A great afternoon. Surreal, but great.
Wednesday, October 01, 2008
This is the interior of London's newest venue. King's Place opened today with the first of a week of concerts, and the Bletherses were there. There is something great about using a superb building on its very first day - everything works, the freshly-made sandwiches are indeed made before your eyes, the toilets are pristine, men glide round collecting empty cups or sweeping minute traces of grime from the gleaming floor.
We had lunch there, we wandered outside to look at the canal basin with its barges (photos to follow), we saw an exhibition of sculptures with annoying titles but pleasing proportions (a little large, the one I liked best, for the hall the The Blethers) - and then we went to two concerts in the largest of the concert halls. Ian Burnside and friends gave us a variety of songs from Purcell to Schubert to Britten to Edward Rushton [this is suddenly impossible, as I have been joined at the keyboard by Ginny the cat, purring loudly and walking all over the mouse, appropriately enough] in an acoustic to die for, in a hall full of a fascinating collection of people. Mr B is, of course, more qualified to comment than I, but it was great.

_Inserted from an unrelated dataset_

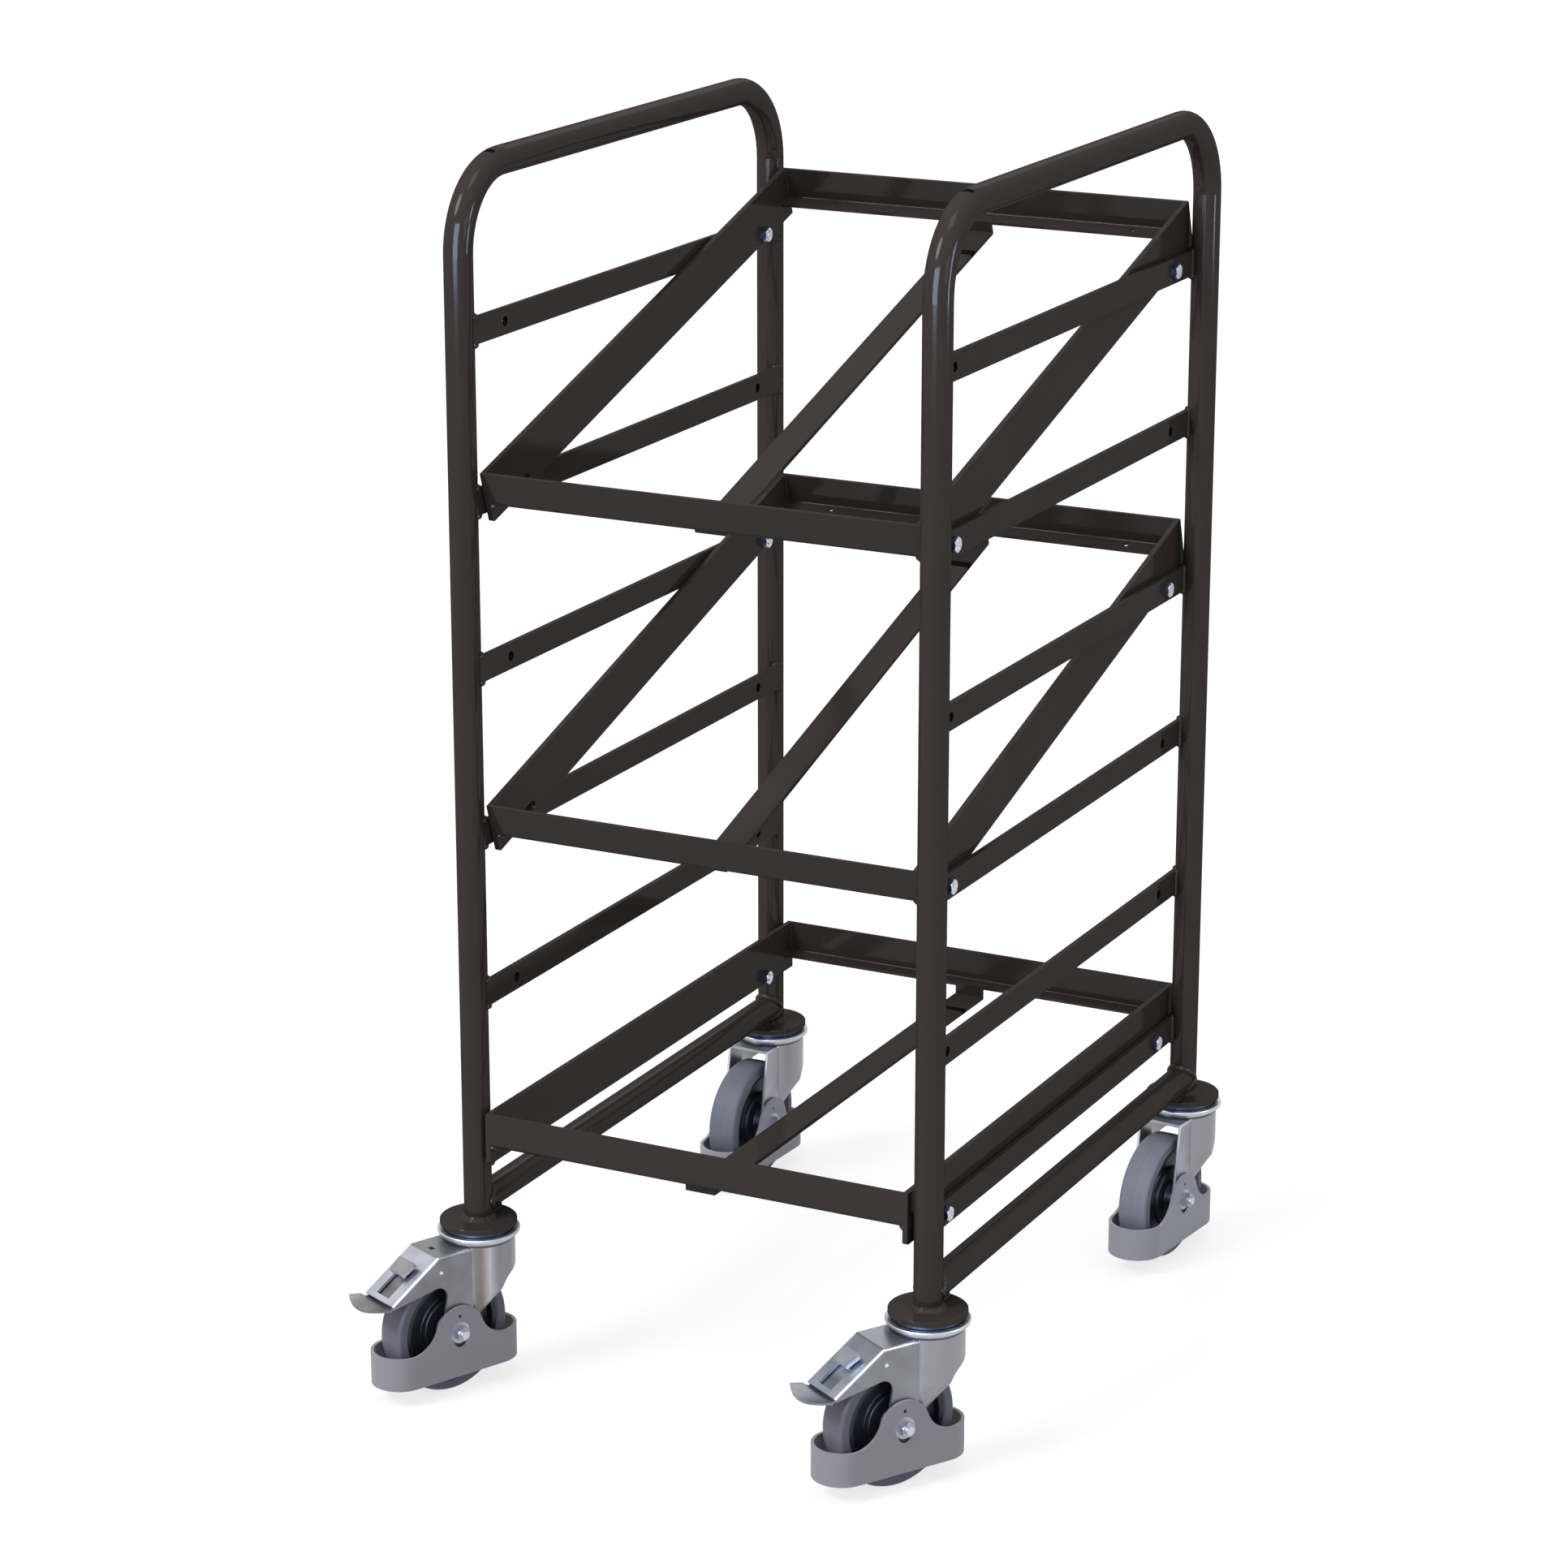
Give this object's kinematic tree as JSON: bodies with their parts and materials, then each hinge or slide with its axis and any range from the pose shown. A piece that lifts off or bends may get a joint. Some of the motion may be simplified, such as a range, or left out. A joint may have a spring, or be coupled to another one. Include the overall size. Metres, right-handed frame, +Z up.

Between the two concerts, we had an espresso in the lobby and were seized upon for an interview to camera about our experience at the venue. When I said we'd come all the way from Argyll specially for these concerts, I was made to repeat it at another angle to the camera - so we'll need to watch out for this somewhere. We had a lovely time, really, and successfuly negotiated the tubes, stations and trains back to Tosh Towers in time for me to hijack a Tosh Mac for this blogpost.
Actually, one of the best moments happens every time we pass the barriers into the stations - I just love flipping my newly-acquired Oyster card at the sensor and sailing through the magically opened gate without breaking stride. Just like a real Londoner.
NB: Owing to the difference between the Tosh camera and my own I am unable to upload my really good pics of today's event, so you'll have to make do with a rather blurry phone shot.